» **SUPPLIED INFORMATION**:
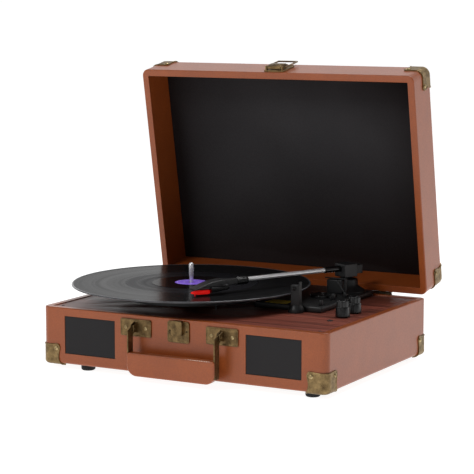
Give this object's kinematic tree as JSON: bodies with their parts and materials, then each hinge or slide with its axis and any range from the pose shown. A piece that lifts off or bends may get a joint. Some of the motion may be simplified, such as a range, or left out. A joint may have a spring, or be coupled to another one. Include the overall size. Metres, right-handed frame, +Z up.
{
  "type": "suitcase record player",
  "caption": "Hinged leatherette carrying case with a belt-driven turntable, tone arm and cueing controls, front speakers, hanging handle, lid latch and metal corners.",
  "frame": {"origin": "middle of the bottom of the whole object as posed, on the surface that the feet stand on", "axes": "+X to the right of the front, +Y to the back, +Z up"},
  "size_m": [0.4068, 0.359, 0.3741],
  "materials": {
    "leatherette": "grained orange-brown leatherette over board",
    "board": "plain hardboard",
    "deck_wood": "dark mahogany wood grain, glossy",
    "black_plastic": "satin moulded black",
    "speaker_cloth": "dark grey speaker cloth",
    "speaker_body": "plain",
    "rubber": "matte black",
    "antique_brass": "mottled antique brass",
    "lid_lining": "near-black matte paper",
    "steel": "satin",
    "chrome": "polished",
    "vinyl": "pressed grooves, glossy",
    "stylus_red": "bright red"
  },
  "bodies": {
    "base": {"base_shell": "leatherette", "bottom_board": "board", "deck_plate": "deck_wood", "arm_plate": "black_plastic", "adapter_45": "black_plastic", "arm_pedestal": "black_plastic", "arm_rest": "black_plastic", "aux_jack": "black_plastic", "rear_sockets": "black_plastic", "speaker_grille_left": "speaker_cloth", "speaker_grille_right": "speaker_cloth", "speaker_left": "speaker_body", "speaker_right": "speaker_body", "foot_front_left": "rubber", "foot_front_right": "rubber", "foot_back_left": "rubber", "foot_back_right": "rubber", "drive_belt": "rubber", "base_corner_front_left": "antique_brass", "base_corner_front_right": "antique_brass", "base_corner_back_left": "antique_brass", "base_corner_back_right": "antique_brass", "handle_bracket_left": "antique_brass", "handle_bracket_right": "antique_brass", "latch_catch": "antique_brass", "hinge_lower_left": "antique_brass", "hinge_lower_right": "antique_brass", "bearing_housing": "steel", "motor": "steel"},
    "lid": {"lid_shell": "leatherette", "lid_liner": "lid_lining", "lid_corner_front_left": "antique_brass", "lid_corner_front_right": "antique_brass", "lid_corner_back_left": "antique_brass", "lid_corner_back_right": "antique_brass", "latch_plate": "antique_brass", "hinge_upper_left": "antique_brass", "hinge_upper_right": "antique_brass"},
    "latch_lever": {"latch_lever": "antique_brass"},
    "latch_loop": {"latch_loop": "antique_brass"},
    "handle": {"handle_grip": "leatherette", "handle_strap_left": "antique_brass", "handle_strap_right": "antique_brass"},
    "platter": {"platter": "steel", "platter_mat": "rubber", "spindle": "chrome", "record": "vinyl"},
    "motor_pulley": {"motor_pulley": "steel"},
    "arm_swivel": {"arm_swivel": "black_plastic"},
    "tone_arm": {"arm_block": "black_plastic", "arm_tube": "chrome", "headshell": "black_plastic", "stylus_holder": "stylus_red"},
    "cue_lever": {"cue_lever": "black_plastic"},
    "lift_bar": {"lift_bar": "black_plastic"},
    "volume_knob": {"volume_knob": "black_plastic"},
    "tone_knob": {"tone_knob": "black_plastic"},
    "speed_switch": {"speed_switch": "black_plastic"},
    "auto_stop_switch": {"auto_stop_switch": "black_plastic"}
  },
  "joints": [
    {"name": "lid_hinge", "type": "hinge", "parent": "base", "child": "lid", "pos_m": [0.00635, 0.13008, 0.0777], "axis": [-1, 0, 0], "range_deg": [-59, 16]},
    {"name": "latch_lever_hinge", "type": "hinge", "parent": "lid", "child": "latch_lever", "pos_m": [0.00635, 0.08393, 0.36673], "axis": [-1, 0, 0], "range_deg": [-120, 0]},
    {"name": "latch_loop_hinge", "type": "hinge", "parent": "latch_lever", "child": "latch_loop", "pos_m": [0.00635, 0.08945, 0.36714], "axis": [1, 0, 0], "range_deg": [0, 180]},
    {"name": "handle_swing", "type": "hinge", "parent": "base", "child": "handle", "pos_m": [0.00635, -0.16472, 0.0624], "axis": [-1, 0, 0], "range_deg": [0, 95]},
    {"name": "platter_spin", "type": "hinge", "parent": "base", "child": "platter", "pos_m": [-0.05265, -0.02702, 0.095], "axis": [0, 0, -1], "continuous": true},
    {"name": "motor_spin", "type": "hinge", "parent": "base", "child": "motor_pulley", "pos_m": [0.00633, -0.06832, 0.088], "axis": [0, 0, -1], "continuous": true},
    {"name": "arm_swing", "type": "hinge", "parent": "base", "child": "arm_swivel", "pos_m": [0.10805, 0.09128, 0.1], "axis": [0, 0, 1], "range_deg": [-16.5, 23.3]},
    {"name": "arm_lift", "type": "hinge", "parent": "arm_swivel", "child": "tone_arm", "pos_m": [0.10805, 0.09128, 0.1125], "axis": [-0.9048, 0.4258, 0], "range_deg": [0, 12]},
    {"name": "cue_lever_hinge", "type": "hinge", "parent": "base", "child": "cue_lever", "pos_m": [0.12735, 0.04708, 0.0871], "axis": [0, 1, 0], "range_deg": [0, 50]},
    {"name": "lift_bar_slide", "type": "slide", "parent": "base", "child": "lift_bar", "axis": [0, 0, 1], "range_m": [0, 0.0056]},
    {"name": "volume_turn", "type": "hinge", "parent": "base", "child": "volume_knob", "pos_m": [0.16765, -0.04492, 0.08], "axis": [0, 0, -1], "range_deg": [-150, 150]},
    {"name": "tone_turn", "type": "hinge", "parent": "base", "child": "tone_knob", "pos_m": [0.16765, -0.01242, 0.08], "axis": [0, 0, -1], "range_deg": [-150, 150]},
    {"name": "speed_slide", "type": "slide", "parent": "base", "child": "speed_switch", "axis": [0, 1, 0], "range_m": [0, 0.0072]},
    {"name": "auto_stop_slide", "type": "slide", "parent": "base", "child": "auto_stop_switch", "axis": [0, -1, 0], "range_m": [0, 0.0072]}
  ],
  "couplings": [
    {"joint": "motor_spin", "follows": "platter_spin", "ratio": 8.3333},
    {"joint": "lift_bar_slide", "follows": "cue_lever_hinge", "m_per_rad": 0.006417}
  ]
}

» **EXERCISE DETAILS**:
Return each line where "frame" shows up.

» **SOLUTION FOR THIS TASK**:
Give this object's kinematic tree as JSON: bodies with their parts and materials, then each hinge or slide with its axis and any range from the pose shown. A piece that lifts off or bends may get a joint. Some of the motion may be simplified, such as a range, or left out. A joint may have a spring, or be coupled to another one. Include the overall size. Metres, right-handed frame, +Z up.
  "frame": {"origin": "middle of the bottom of the whole object as posed, on the surface that the feet stand on", "axes": "+X to the right of the front, +Y to the back, +Z up"},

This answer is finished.